As the nature and scope of social media is constantly evolving, ARB will review and update this guidance as necessary.

Introduction

ARB recognises that the majority of architects find using social media beneficial, and do so without any issues.

When used responsibly and appropriately, social media can offer benefits for architects, such as:

  • Marketing of your business;
  • Building and maintaining professional relationships;
  • Raising the profile of the profession;
  • Developing skills and sharing knowledge.

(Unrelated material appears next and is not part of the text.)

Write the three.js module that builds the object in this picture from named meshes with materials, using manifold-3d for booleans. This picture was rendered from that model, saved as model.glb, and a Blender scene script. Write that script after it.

This document provides guidance for architects on how to use social media responsibly and in line with the requirements of the Code. The principles outlined in this guidance can also be applied to other types of online communication, such as personal websites and blogs, discussion boards and general content shared online, including sharing group text, images, video and audio files.

The Architects Code

Architects may put their registration at risk if they act in a way that is unprofessional or unlawful on social media including, but not limited to:

  • Sharing confidential information inappropriately;
  • Making offensive or abusive comments;
  • Using language intended to shock or threaten;
  • Inciting hatred or discrimination.

When using social media, you should, in particular, bear in mind the following aspects of the Code:

Introduction
“You are expected to be guided in your professional conduct and professional work by the spirit of the Code as well as by its express terms. The Code also covers your private life where your conduct may affect your fitness to practise as an architect, or public confidence in the profession.”

Standard 1.1
“You are expected at all times to act with honesty and integrity and to avoid any actions or situations which are inconsistent with your professional obligations.”

Standard 9.2
“You are expected to conduct yourself in a way which does not bring either yourself or the profession into disrepute.”

Standard 12.1
“You should treat everyone fairly. You must act in compliance with your legal obligations. You must not discriminate because of age, disability, gender reassignment, marriage and civil partnership, pregnancy and maternity, race, religion or belief, sex, or sexual orientation.”

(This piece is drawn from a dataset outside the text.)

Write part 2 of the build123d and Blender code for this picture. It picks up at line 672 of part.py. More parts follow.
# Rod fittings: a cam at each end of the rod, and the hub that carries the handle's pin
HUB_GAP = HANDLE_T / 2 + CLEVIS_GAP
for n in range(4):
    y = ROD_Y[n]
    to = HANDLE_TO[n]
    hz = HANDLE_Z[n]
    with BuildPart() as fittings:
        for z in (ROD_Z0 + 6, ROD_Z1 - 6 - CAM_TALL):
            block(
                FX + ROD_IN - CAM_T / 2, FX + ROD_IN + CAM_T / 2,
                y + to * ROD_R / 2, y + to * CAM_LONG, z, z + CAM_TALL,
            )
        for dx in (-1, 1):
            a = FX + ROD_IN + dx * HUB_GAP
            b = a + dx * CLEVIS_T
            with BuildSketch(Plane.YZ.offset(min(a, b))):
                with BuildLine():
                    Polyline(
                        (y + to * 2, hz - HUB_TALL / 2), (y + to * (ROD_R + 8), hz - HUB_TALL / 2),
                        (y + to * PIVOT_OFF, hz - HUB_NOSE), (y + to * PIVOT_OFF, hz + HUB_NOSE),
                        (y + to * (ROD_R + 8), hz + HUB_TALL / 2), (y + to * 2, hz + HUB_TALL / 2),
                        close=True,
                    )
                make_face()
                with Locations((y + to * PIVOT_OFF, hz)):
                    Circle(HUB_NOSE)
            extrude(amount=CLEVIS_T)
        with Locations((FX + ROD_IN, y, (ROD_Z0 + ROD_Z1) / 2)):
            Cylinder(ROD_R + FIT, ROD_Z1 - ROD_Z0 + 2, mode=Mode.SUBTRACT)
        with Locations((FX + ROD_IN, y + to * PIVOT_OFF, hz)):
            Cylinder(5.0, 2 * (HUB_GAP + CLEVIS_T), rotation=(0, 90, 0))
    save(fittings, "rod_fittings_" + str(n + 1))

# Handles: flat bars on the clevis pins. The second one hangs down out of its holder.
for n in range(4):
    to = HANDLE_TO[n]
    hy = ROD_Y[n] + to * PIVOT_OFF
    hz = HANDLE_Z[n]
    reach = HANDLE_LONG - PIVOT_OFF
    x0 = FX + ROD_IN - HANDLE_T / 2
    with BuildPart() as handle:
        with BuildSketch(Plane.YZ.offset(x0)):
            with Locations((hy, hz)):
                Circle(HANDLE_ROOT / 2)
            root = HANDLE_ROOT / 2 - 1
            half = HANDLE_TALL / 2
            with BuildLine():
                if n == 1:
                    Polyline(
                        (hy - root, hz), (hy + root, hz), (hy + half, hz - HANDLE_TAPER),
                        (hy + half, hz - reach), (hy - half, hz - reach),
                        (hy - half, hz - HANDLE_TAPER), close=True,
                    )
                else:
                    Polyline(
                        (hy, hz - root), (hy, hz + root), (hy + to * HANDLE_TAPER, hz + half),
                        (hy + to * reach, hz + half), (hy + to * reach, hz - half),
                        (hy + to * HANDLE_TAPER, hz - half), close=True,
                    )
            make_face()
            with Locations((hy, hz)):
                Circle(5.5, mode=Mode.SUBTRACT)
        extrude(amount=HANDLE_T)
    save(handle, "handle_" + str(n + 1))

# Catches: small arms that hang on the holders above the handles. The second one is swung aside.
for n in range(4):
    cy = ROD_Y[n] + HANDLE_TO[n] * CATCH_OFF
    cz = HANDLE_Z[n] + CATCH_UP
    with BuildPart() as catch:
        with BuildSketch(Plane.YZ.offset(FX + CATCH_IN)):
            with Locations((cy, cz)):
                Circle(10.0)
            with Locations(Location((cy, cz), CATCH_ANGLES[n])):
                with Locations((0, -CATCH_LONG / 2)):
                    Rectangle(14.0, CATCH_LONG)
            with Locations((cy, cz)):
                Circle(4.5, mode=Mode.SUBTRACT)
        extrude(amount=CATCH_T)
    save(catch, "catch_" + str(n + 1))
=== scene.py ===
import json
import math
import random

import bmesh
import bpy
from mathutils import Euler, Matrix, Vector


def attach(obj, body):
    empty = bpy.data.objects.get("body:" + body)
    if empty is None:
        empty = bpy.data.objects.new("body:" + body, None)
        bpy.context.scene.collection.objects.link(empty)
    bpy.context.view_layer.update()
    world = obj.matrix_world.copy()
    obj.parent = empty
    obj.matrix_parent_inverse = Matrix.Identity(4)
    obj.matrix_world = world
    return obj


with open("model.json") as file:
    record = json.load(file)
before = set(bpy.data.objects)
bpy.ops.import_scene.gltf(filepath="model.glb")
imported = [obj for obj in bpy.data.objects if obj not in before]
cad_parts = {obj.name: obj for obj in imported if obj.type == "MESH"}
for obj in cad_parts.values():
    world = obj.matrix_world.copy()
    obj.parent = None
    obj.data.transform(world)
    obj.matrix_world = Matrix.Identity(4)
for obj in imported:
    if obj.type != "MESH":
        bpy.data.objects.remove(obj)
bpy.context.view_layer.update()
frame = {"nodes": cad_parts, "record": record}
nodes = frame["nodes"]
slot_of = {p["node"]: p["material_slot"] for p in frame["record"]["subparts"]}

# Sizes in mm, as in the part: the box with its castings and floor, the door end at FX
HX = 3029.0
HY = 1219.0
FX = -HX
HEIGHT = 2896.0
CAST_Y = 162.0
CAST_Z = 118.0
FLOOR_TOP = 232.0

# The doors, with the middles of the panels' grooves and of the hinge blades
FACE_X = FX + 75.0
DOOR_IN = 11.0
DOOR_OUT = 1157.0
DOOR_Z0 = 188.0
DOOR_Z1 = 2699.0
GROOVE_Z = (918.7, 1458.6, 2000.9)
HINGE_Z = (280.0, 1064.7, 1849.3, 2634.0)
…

How to use social media responsibly

The following principles should be applied when using social media:

Be informed
You should familiarise yourself with how individual social media sites or applications work before using the platform.  If you are an employee of a practice with a social media policy, you should familiarise yourself with it.

Think before you write
Communication by electronic means is immediate, and often irredeemable. Assume that what you post could be shared and read by anyone. Remember that privacy settings cannot guarantee that something you post will not be publicly visible.

Protect your professionalism and reputation
Social media can blur the boundaries between the personal and professional. It is important to assume that anything posted online is visible to all. As when communicating outside of social media, you should remain polite, respectful, and avoid using language that others may reasonably consider to be inappropriate or offensive.

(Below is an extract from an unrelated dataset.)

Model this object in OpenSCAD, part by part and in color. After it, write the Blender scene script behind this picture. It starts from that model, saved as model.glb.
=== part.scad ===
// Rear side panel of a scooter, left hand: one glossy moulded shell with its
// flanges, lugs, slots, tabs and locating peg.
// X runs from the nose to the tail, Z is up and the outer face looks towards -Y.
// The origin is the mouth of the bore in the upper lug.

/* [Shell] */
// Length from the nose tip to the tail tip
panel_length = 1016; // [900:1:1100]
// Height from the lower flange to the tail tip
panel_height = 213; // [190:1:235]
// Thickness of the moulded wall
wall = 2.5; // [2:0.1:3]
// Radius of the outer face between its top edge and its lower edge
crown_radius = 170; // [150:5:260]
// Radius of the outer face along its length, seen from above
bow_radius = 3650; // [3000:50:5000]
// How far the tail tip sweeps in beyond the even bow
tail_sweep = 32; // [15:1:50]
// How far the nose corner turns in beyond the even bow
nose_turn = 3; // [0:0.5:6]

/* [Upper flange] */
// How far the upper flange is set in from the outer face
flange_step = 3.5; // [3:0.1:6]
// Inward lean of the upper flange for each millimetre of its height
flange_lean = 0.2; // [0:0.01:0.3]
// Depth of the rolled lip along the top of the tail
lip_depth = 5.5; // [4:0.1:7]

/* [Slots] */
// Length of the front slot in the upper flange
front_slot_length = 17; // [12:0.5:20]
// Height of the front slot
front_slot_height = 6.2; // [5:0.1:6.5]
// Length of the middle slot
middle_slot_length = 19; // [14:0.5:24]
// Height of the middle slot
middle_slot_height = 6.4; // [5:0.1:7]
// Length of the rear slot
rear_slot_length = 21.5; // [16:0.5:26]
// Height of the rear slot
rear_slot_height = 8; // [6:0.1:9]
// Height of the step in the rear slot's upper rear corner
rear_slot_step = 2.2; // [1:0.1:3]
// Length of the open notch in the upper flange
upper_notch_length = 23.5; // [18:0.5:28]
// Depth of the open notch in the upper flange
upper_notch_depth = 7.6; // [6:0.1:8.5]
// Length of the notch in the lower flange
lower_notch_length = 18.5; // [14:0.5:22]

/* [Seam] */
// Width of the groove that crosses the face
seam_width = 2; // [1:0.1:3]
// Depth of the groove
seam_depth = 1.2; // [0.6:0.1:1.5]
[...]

Expressions made in a personal capacity can be connected to your practice as an architect. If you are unsure whether to post something and the bearing it may have on your professional reputation, you should consider how it might be viewed in the context of you being an architect. If you think something could be viewed as inappropriate or offensive, you should reconsider posting it.

You should consider who and what you associate with on social media. Bear in mind that actively acknowledging another user’s post could imply that you endorse their views. If you have used social media for a number of years it is important to consider if anything you have posted in the past may affect your current standing in relation to the Code.